Horologic Mime is an exception to all these tired tropes. They're a three-piece rock band and plunderphonic production collaboration out of Italy, who share almost no DNA with the sounds of your average, afternoon Spegeti-Western buffet binge on TCM.
In fact, I'm not sure what the reference points for their first EP are... but they do not feel of this world. What they do feel like is menacing.
The moody guitar work cuts through you like a moonbeam seeking to unlock some dormant beast inside you while the rattling industrial percussion speaks to a city landscape in rapid degeneration and decay.
It's like an amped-up accompaniment to some insanely violent '90s anime OVA, like a Wicked City, Baoh, or even Iczer One. "Horn Of Plenty" perfectly conveys a sense of ominous, twilight terror, like something is slithering around your peripheral vision, carefully avoiding street lights as it tails you on your walk home.
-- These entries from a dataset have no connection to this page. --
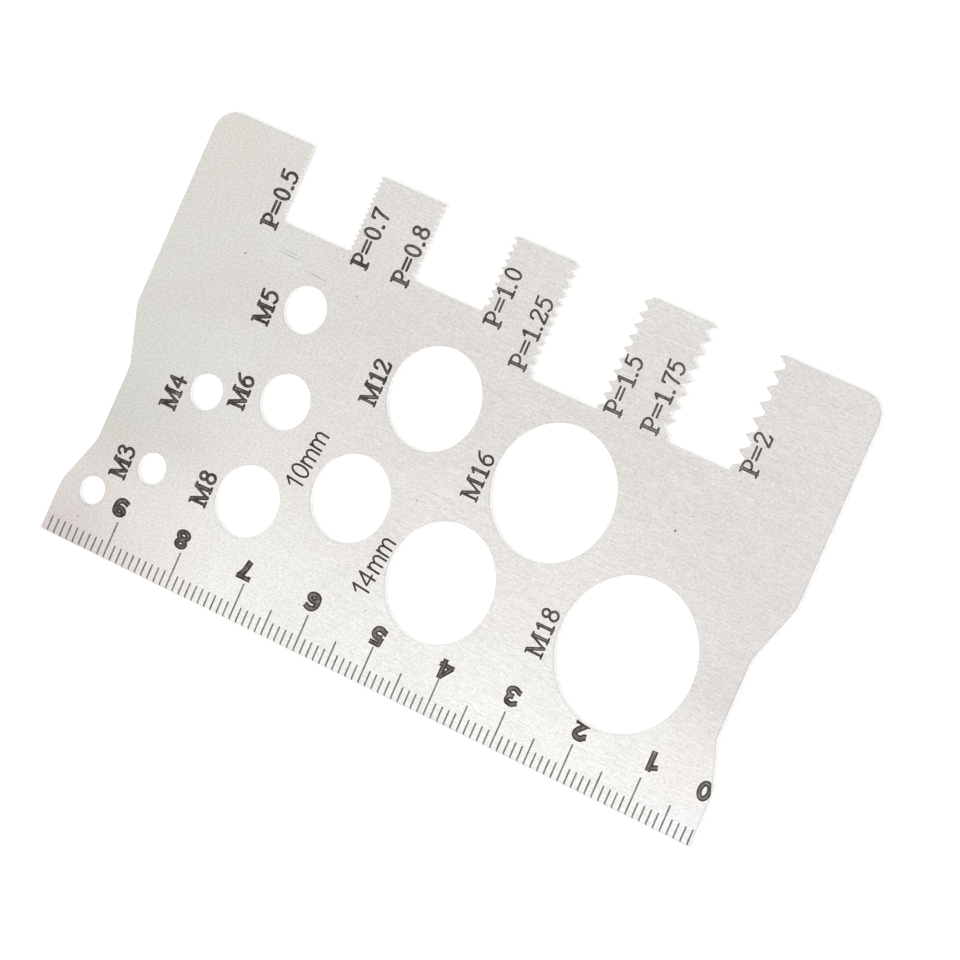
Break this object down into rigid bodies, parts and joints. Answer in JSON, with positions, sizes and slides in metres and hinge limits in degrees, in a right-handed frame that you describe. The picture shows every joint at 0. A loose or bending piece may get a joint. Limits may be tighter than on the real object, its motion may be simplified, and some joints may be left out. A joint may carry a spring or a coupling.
{
  "type": "thread pitch gauge",
  "caption": "Flat stainless sheet gauge with toothed thread pitch notches along one long edge, a millimetre ruler along the other and marked round holes for bolt sizes between them.",
  "frame": {"origin": "the middle of the plate's back face", "axes": "+X along the ruler edge from the 9 towards the 0, +Y from the ruler edge towards the notches, +Z out of the marked face"},
  "size_m": [0.1, 0.057, 0.0008],
  "materials": {
    "brushed_stainless": "brushed along the ruler edge, marks etched dark"
  },
  "bodies": {
    "root": {"gauge_plate": "brushed_stainless"}
  },
  "joints": []
}
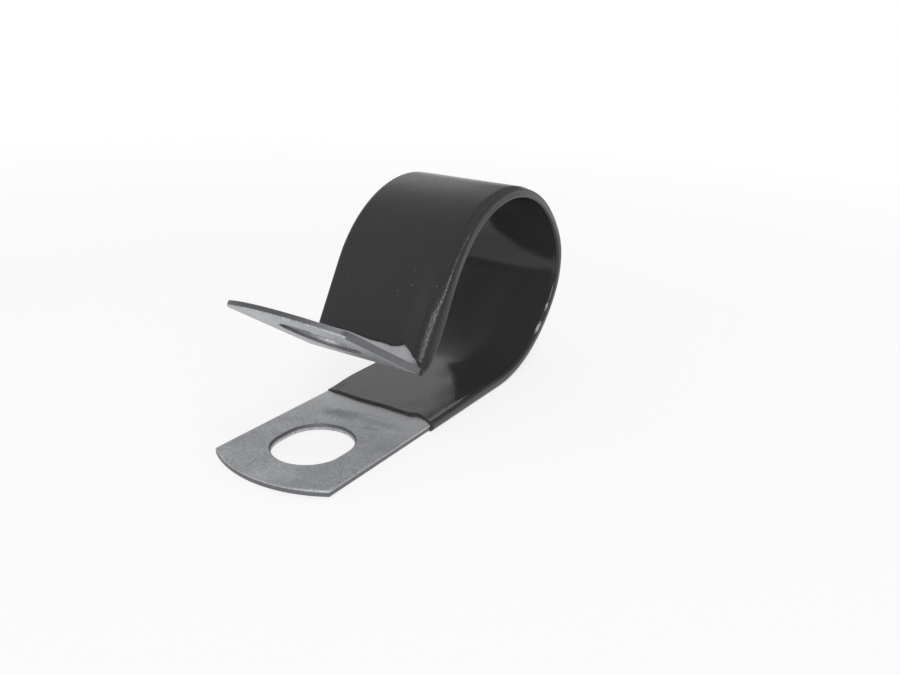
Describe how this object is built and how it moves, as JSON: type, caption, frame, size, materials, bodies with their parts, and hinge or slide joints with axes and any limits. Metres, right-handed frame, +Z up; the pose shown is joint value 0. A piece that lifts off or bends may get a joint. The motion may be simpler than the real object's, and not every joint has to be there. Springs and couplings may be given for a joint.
{
  "type": "pvc coated loop clamp",
  "caption": "Open steel loop clamp with a dipped PVC coating and two bare slotted ears, bolted down to hold a pipe, hose or cable bundle.",
  "frame": {"origin": "on the surface the clamp stands on, under the centre of the lower ear's slot", "axes": "+X along the held pipe, +Y from the lower slot towards the loop, +Z up from the surface the clamp is bolted to"},
  "size_m": [0.0198, 0.0647, 0.0316],
  "materials": {
    "zinc_coated_steel": "zinc coated, satin",
    "black_pvc": "dipped, glossy"
  },
  "bodies": {
    "root": {"steel_strap": "zinc_coated_steel", "pvc_coating": "black_pvc"}
  },
  "joints": []
}
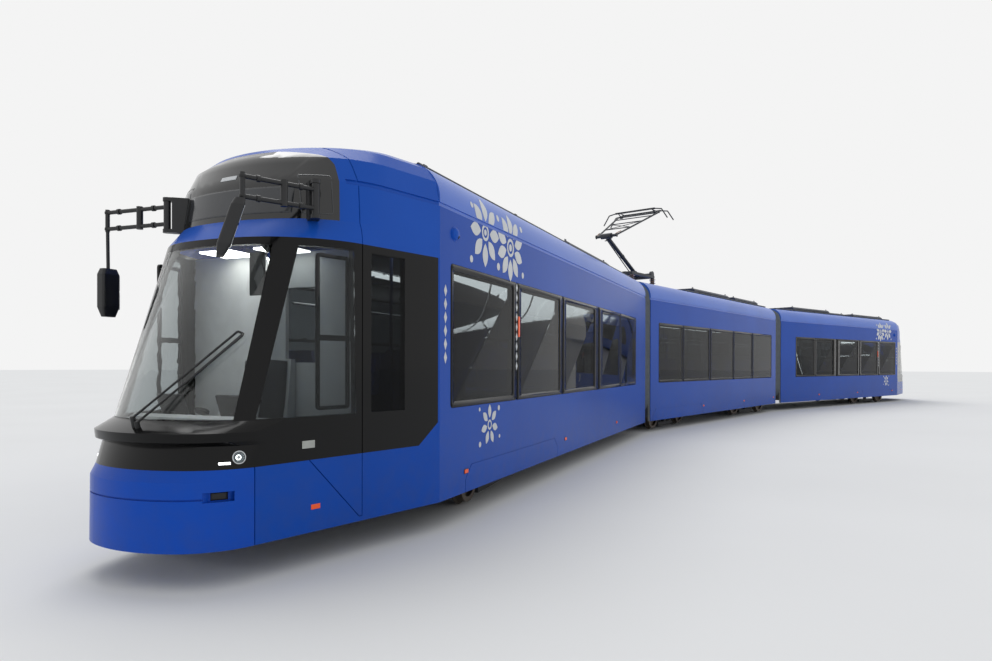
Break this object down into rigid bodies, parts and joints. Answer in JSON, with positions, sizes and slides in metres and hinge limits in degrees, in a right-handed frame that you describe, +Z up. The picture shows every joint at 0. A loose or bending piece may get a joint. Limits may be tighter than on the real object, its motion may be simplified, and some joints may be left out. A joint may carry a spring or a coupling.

The meandering whine of the guitars coupled with a mechanistic groove and ghastly atmospherics on "Inevitable Choice" capture the aura of an urban terrain slowly being absorbed and twisted by a creeping demonic miasma, corroding concrete and steal into parodies of human habitation in a nightmare before your very eyes.
The mood lightens slightly on "Human Child" where cartoonish vocal performances are recut into a series of amusing tailspins of nonlinear conversation, but the searching synths and the steadily intensifying heat of the surrounding feedback still convey a sense of barrenness and desperation.
Then there is "Cleanliness Within," a seething cybernetic sludge mire march, that could drain all the hopes people project into the cloud for technology to answer our benighted prayers and reducing these dreams into a putrid, silicon-evaporating, acidic downpour of dread.
They call it soundtrack music- sounds created to help breathe vibrancy into still images as they come to life. But Horologic Mime sound more like a massacre- a fiendish crime forever preserved on celluloid, an endless shudder for posterity.